Un punto en común con las formas de organización social indígenas, además de que las mujeres son también educadas desde el Yo Relacional de la misma manera que los hombres lo son desde el Yo Logro, es que igual que en las sociedades occidentales, el ámbito público es el único que cuenta con reconocimiento social, mientras que el ámbito privado es igualmente invisible. Y ello no quiere decir solamente que las tareas domésticas y de cuidados no sean reconocidas, sino que todos aquellos valores ligados al rol típico femenino, vinculados al ámbito privado, son minusvalorados. Los valores de cuidado de las otras personas, de pensar y hacer cosas por los demás, de realizar actividades no por la remuneración ni el reconocimiento, de búsqueda del beneficio colectivo, de cooperatividad, todos esos valores y formas de acción más humanas también continúan perteneciendo al ámbito privado, no se trasladan al ámbito público, donde los valores predominantes continúan siendo el logro, la competitividad e individualidad, así como distintas formas de violencia.
¿No va siendo hora de cuestionarnos qué valores queremos que predominen en nuestra sociedad?

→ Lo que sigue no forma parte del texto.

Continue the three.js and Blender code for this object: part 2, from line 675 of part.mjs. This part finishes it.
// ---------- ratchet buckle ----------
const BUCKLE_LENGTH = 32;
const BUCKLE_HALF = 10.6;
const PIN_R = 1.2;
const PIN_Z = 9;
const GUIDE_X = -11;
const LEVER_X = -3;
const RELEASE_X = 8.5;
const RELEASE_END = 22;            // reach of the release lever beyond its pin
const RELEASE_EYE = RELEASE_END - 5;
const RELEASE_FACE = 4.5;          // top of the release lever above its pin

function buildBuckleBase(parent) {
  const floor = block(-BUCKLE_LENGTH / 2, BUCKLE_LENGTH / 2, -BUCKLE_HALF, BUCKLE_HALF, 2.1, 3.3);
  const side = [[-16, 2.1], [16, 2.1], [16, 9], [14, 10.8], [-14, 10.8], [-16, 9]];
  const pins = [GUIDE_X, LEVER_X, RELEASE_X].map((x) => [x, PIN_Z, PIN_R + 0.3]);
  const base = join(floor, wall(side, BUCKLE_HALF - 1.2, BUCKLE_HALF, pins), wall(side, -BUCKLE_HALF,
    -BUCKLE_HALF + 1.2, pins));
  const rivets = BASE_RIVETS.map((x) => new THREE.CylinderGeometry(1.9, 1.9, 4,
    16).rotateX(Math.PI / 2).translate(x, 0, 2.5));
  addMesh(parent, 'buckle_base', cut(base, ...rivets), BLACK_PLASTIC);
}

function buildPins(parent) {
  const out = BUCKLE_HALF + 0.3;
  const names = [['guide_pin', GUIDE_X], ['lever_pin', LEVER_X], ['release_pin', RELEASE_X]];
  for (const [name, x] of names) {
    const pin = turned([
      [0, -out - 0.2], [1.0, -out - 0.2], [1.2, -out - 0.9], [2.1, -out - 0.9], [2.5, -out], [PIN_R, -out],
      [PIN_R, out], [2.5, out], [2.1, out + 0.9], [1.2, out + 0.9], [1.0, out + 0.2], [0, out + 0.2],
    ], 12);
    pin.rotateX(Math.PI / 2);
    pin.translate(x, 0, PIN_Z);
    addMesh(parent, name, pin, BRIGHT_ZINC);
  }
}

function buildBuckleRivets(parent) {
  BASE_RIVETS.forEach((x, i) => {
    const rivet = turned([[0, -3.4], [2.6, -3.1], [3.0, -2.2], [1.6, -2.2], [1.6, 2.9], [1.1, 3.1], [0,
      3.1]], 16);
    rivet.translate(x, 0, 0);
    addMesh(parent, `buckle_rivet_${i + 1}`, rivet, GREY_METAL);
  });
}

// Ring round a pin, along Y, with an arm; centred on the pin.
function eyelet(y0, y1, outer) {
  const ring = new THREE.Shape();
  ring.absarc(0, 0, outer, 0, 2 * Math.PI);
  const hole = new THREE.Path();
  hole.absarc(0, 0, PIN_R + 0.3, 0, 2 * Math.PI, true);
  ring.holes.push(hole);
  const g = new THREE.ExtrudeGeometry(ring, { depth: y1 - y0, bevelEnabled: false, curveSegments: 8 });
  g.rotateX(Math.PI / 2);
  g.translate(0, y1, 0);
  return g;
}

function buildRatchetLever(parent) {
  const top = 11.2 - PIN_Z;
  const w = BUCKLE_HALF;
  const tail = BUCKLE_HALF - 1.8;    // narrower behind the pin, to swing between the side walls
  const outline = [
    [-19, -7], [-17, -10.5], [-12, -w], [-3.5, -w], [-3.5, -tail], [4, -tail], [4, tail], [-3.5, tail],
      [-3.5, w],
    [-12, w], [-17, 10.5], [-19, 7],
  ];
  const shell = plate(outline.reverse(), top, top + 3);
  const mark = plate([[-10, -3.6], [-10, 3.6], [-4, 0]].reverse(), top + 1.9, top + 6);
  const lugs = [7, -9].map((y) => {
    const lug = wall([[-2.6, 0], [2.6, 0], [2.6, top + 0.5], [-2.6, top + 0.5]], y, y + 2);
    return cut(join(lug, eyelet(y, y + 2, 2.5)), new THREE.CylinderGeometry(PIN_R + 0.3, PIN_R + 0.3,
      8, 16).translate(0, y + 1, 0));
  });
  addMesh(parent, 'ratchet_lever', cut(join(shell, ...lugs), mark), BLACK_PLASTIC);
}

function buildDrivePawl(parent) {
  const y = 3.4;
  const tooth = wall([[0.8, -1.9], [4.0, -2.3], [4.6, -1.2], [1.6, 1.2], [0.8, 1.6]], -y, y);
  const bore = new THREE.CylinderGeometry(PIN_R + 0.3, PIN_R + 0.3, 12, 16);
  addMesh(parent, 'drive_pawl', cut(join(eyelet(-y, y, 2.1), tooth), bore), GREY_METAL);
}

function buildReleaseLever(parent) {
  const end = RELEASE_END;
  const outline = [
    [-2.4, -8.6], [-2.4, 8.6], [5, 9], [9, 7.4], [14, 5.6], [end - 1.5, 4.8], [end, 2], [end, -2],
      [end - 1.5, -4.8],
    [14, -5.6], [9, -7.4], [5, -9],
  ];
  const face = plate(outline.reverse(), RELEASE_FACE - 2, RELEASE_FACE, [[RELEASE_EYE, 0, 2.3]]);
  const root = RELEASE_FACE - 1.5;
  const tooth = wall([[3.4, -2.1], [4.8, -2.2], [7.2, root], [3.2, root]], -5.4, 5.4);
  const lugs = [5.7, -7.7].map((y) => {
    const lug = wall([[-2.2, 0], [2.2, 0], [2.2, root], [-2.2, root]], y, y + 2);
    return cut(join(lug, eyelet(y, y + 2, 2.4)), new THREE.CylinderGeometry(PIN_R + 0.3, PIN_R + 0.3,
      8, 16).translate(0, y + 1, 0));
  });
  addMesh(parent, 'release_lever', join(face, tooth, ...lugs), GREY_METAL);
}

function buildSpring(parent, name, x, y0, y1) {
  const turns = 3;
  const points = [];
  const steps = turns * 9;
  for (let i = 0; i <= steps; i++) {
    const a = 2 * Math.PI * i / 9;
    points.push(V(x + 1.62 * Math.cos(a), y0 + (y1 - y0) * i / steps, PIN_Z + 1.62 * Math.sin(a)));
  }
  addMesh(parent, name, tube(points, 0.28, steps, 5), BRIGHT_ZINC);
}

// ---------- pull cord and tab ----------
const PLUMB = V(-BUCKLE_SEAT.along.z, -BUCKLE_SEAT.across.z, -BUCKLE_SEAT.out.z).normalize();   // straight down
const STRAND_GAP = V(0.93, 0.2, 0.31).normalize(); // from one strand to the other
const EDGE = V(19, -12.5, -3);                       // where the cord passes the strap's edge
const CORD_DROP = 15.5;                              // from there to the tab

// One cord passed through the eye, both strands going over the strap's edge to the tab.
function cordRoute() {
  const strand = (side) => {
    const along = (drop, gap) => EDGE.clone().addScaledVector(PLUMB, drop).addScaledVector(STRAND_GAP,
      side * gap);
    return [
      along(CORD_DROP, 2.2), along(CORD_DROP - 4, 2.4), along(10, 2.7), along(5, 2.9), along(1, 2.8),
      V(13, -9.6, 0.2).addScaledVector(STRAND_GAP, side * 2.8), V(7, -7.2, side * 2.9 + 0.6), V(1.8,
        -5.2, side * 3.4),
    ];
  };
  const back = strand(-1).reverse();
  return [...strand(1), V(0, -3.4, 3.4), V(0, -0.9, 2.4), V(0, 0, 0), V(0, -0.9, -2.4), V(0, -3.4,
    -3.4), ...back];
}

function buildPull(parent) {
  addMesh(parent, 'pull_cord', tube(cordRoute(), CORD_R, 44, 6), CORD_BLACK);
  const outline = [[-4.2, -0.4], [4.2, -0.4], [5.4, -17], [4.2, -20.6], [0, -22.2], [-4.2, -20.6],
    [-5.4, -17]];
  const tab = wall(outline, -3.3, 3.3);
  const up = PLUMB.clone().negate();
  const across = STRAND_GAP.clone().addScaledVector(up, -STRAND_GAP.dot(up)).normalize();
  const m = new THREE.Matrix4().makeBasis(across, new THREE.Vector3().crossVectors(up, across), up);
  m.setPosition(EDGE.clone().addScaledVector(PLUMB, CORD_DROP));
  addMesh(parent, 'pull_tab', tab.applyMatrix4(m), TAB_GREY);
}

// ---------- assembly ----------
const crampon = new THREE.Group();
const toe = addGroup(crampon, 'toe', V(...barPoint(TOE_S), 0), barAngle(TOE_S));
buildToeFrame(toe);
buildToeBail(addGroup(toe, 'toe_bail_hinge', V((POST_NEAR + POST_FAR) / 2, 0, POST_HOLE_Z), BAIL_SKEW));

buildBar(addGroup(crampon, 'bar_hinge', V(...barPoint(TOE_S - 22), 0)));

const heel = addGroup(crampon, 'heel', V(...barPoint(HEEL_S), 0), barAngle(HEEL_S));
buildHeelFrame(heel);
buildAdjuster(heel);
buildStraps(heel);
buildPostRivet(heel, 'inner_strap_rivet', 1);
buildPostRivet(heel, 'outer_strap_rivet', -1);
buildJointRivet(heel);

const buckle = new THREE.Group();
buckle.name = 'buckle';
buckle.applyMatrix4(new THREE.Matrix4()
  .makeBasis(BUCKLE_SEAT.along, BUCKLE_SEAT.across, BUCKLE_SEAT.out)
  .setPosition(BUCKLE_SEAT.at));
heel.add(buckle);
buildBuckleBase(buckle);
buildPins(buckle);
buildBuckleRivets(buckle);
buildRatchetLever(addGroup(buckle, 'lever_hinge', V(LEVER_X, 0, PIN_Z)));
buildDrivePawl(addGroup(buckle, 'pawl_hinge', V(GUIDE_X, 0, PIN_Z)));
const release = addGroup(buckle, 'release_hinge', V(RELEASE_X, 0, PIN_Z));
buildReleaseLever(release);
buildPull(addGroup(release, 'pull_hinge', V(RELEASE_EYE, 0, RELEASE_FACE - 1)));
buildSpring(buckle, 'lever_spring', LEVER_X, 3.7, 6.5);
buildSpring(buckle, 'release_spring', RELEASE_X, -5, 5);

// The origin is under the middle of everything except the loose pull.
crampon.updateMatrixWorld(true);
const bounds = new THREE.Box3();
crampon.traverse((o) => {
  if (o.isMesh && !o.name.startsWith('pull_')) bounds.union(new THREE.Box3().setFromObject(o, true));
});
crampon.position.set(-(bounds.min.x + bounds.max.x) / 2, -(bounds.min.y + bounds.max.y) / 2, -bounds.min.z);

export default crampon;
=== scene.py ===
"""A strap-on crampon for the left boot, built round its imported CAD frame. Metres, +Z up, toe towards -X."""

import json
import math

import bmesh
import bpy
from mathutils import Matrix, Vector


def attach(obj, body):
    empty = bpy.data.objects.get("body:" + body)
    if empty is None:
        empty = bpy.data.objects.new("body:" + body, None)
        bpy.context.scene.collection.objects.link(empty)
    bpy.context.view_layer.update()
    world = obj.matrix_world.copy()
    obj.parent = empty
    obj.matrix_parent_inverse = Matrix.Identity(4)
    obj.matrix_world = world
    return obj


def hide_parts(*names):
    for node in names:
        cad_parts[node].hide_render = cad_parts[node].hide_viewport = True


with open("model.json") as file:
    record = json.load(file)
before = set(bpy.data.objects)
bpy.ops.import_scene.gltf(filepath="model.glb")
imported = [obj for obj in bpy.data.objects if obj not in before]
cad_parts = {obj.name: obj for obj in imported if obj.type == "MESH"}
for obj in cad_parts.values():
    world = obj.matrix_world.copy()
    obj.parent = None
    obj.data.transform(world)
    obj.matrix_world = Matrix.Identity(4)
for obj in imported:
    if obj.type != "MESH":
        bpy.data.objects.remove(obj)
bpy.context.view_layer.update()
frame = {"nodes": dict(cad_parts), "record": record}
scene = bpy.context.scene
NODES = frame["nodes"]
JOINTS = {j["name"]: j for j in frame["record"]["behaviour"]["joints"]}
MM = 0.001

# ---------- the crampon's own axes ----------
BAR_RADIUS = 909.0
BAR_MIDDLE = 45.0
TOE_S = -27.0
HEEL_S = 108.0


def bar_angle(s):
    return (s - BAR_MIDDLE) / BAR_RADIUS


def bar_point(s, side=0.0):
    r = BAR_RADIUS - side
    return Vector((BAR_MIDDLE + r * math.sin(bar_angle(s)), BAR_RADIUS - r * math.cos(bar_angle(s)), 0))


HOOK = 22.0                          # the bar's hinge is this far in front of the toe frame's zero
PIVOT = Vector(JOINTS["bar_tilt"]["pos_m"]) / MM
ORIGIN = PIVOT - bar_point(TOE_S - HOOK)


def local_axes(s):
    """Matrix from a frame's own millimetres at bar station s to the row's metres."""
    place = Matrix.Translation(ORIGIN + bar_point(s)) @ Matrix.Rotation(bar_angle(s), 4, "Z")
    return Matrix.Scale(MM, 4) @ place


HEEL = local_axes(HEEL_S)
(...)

Partiendo de la teoría de género que explica la feminidad y masculinidad como construcciones sociales, que, por tanto, pueden ser deconstruidas y aprehendidas nuevamente, quizá sea el momento de que todas las personas dejemos de minusvalorar los valores considerados típicos femeninos, de que la sociedad comience a asumir también dichos valores y de que ello se refleje en el ámbito público y en formas de acción más transformadoras y menos violentas. En definitiva, que ese cambio se traduzca en nuevas formas de entender la masculinidad y la feminidad más plenas para ambos sexos y en sociedades más humanas, más cooperativas y más justas.